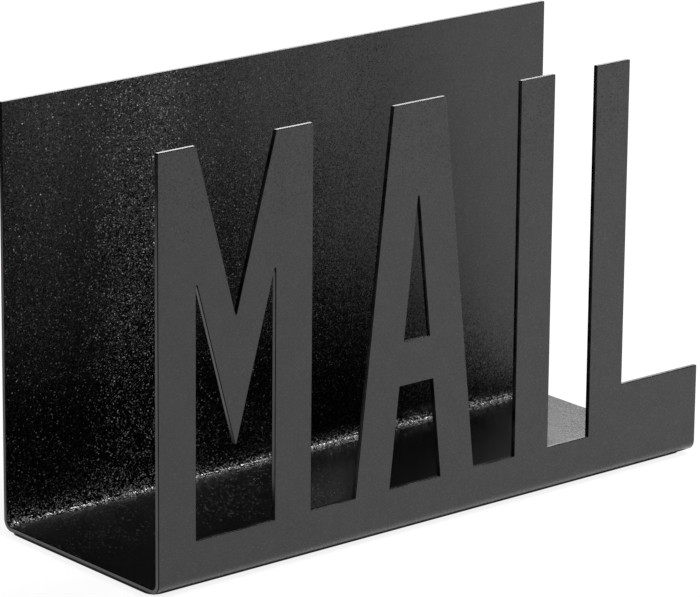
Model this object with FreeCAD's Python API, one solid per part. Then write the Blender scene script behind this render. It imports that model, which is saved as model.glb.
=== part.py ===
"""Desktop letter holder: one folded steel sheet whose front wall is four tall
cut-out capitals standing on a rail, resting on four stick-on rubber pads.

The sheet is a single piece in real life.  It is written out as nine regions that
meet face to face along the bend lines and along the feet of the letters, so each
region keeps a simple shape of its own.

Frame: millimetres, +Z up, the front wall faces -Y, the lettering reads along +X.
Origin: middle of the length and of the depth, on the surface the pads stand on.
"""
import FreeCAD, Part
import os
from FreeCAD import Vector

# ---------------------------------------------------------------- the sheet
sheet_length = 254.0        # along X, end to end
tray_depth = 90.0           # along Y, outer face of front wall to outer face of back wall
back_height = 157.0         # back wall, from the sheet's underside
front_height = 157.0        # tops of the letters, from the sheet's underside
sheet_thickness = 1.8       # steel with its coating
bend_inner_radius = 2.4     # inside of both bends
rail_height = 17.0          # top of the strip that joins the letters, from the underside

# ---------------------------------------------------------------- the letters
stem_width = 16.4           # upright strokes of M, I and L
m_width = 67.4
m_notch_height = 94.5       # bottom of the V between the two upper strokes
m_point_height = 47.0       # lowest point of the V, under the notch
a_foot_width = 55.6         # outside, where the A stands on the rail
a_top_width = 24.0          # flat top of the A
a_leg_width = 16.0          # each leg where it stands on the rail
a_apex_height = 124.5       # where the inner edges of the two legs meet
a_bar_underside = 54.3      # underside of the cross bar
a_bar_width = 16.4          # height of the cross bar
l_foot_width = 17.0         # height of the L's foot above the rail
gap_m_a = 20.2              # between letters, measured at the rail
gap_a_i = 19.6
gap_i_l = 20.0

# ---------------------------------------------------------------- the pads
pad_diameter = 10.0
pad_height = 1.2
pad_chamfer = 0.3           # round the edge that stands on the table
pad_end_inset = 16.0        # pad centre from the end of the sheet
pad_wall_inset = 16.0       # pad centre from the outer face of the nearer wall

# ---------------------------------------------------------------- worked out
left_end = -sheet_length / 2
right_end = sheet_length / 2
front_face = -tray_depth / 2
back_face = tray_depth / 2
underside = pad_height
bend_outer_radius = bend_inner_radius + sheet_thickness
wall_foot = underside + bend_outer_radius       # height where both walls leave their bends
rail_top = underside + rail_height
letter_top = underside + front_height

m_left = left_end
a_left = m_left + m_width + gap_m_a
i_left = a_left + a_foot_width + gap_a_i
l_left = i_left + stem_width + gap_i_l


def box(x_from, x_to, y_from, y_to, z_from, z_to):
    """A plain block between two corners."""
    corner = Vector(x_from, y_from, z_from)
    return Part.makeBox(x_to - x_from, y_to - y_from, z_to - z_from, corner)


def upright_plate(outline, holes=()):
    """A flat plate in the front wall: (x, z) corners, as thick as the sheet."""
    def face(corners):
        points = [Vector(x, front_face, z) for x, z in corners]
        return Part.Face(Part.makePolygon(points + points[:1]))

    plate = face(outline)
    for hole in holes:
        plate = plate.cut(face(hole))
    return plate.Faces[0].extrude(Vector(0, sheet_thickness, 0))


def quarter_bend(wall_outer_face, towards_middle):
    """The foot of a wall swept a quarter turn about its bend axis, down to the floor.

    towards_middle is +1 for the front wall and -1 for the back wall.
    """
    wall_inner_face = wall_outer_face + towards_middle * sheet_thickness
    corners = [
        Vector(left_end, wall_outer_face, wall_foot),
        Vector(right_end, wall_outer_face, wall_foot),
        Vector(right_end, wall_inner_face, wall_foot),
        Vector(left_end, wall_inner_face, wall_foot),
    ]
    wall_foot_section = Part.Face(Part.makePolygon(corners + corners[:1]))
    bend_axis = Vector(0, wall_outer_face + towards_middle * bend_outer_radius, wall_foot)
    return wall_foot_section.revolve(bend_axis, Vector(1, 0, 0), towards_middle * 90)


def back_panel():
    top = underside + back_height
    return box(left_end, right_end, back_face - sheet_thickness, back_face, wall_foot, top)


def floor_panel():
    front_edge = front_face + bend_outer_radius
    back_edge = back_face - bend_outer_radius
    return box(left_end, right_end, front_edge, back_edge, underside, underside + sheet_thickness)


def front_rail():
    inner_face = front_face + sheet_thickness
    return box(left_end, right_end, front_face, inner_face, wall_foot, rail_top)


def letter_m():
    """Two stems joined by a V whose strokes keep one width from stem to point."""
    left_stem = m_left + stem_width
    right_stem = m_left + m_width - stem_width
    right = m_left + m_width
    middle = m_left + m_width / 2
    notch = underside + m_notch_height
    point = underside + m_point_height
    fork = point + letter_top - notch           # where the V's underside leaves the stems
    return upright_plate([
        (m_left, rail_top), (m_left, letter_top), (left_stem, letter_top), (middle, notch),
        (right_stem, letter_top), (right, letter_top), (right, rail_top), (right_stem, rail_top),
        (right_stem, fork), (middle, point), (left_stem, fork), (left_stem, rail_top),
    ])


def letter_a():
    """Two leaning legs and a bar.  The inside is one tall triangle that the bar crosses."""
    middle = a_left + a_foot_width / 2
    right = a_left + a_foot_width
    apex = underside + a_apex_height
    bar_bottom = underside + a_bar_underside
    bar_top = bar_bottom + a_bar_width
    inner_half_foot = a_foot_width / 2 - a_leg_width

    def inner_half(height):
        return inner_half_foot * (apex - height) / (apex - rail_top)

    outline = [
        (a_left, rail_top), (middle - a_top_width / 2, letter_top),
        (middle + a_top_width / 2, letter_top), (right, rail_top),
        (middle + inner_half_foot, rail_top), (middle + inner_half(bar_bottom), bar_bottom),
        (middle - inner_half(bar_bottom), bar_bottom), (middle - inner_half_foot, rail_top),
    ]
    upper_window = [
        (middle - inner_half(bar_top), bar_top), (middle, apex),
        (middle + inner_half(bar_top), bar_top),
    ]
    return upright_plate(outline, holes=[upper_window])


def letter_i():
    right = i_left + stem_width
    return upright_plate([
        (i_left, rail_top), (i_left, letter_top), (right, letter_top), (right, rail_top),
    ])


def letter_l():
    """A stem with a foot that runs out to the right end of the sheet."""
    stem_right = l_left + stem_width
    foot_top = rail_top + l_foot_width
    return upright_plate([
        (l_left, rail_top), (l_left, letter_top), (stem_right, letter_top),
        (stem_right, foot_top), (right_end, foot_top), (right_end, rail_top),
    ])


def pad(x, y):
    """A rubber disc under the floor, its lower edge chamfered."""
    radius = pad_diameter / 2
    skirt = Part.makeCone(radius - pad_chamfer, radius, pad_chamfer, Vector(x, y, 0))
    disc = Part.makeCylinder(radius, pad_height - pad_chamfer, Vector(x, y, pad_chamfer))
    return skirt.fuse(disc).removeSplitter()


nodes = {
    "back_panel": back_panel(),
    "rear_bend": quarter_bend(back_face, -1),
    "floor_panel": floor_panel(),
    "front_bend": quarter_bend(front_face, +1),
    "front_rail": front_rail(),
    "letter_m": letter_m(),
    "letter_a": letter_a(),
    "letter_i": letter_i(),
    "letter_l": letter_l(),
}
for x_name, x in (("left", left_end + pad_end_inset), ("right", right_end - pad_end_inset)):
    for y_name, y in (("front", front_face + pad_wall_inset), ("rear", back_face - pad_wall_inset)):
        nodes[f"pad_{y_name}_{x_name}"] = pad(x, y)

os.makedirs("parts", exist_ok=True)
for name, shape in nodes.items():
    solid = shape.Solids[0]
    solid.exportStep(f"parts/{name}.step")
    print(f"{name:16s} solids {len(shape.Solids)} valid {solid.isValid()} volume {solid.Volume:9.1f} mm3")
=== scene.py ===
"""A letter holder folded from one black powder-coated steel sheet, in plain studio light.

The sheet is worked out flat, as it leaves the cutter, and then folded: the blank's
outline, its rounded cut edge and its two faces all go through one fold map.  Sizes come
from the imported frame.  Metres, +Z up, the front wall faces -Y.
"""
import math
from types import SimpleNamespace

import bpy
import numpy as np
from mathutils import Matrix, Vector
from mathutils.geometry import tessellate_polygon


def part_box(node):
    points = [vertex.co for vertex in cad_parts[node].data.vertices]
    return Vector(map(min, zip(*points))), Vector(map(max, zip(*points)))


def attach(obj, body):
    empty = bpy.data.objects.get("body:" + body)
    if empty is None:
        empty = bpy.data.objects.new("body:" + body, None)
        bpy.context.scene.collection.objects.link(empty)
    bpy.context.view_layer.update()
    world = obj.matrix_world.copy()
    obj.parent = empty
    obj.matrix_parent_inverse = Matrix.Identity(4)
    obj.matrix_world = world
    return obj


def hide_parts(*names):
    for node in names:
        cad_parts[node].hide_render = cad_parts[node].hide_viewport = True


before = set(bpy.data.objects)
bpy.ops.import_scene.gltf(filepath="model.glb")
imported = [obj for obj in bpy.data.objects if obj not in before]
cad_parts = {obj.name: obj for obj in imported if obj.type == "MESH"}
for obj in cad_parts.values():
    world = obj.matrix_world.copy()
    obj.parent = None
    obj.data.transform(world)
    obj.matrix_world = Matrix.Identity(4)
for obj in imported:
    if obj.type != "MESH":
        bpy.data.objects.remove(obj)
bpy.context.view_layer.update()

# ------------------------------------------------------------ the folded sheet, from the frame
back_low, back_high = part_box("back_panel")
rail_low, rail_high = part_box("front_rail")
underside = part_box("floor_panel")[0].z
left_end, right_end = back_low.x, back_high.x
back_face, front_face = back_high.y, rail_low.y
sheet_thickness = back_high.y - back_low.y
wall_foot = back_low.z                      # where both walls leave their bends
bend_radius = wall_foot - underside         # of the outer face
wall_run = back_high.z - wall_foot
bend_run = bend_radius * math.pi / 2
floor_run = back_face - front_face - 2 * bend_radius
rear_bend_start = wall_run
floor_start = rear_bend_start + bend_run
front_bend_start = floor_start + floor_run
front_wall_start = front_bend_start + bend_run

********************

DIRECTIVE: Give the lines again, exactly as they stand, from the beginning of the data through the line with "from FreeCAD import Vector".

RESULT OF THIS EXERCISE:
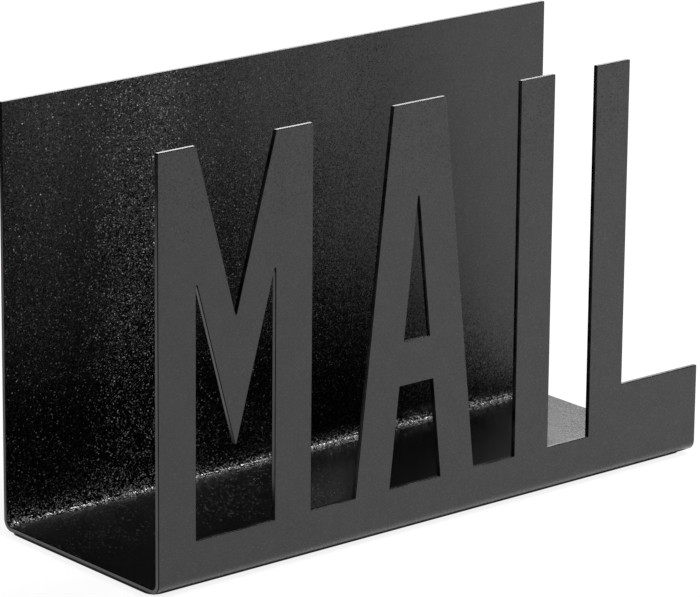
Model this object with FreeCAD's Python API, one solid per part. Then write the Blender scene script behind this render. It imports that model, which is saved as model.glb.
=== part.py ===
"""Desktop letter holder: one folded steel sheet whose front wall is four tall
cut-out capitals standing on a rail, resting on four stick-on rubber pads.

The sheet is a single piece in real life.  It is written out as nine regions that
meet face to face along the bend lines and along the feet of the letters, so each
region keeps a simple shape of its own.

Frame: millimetres, +Z up, the front wall faces -Y, the lettering reads along +X.
Origin: middle of the length and of the depth, on the surface the pads stand on.
"""
import FreeCAD, Part
import os
from FreeCAD import Vector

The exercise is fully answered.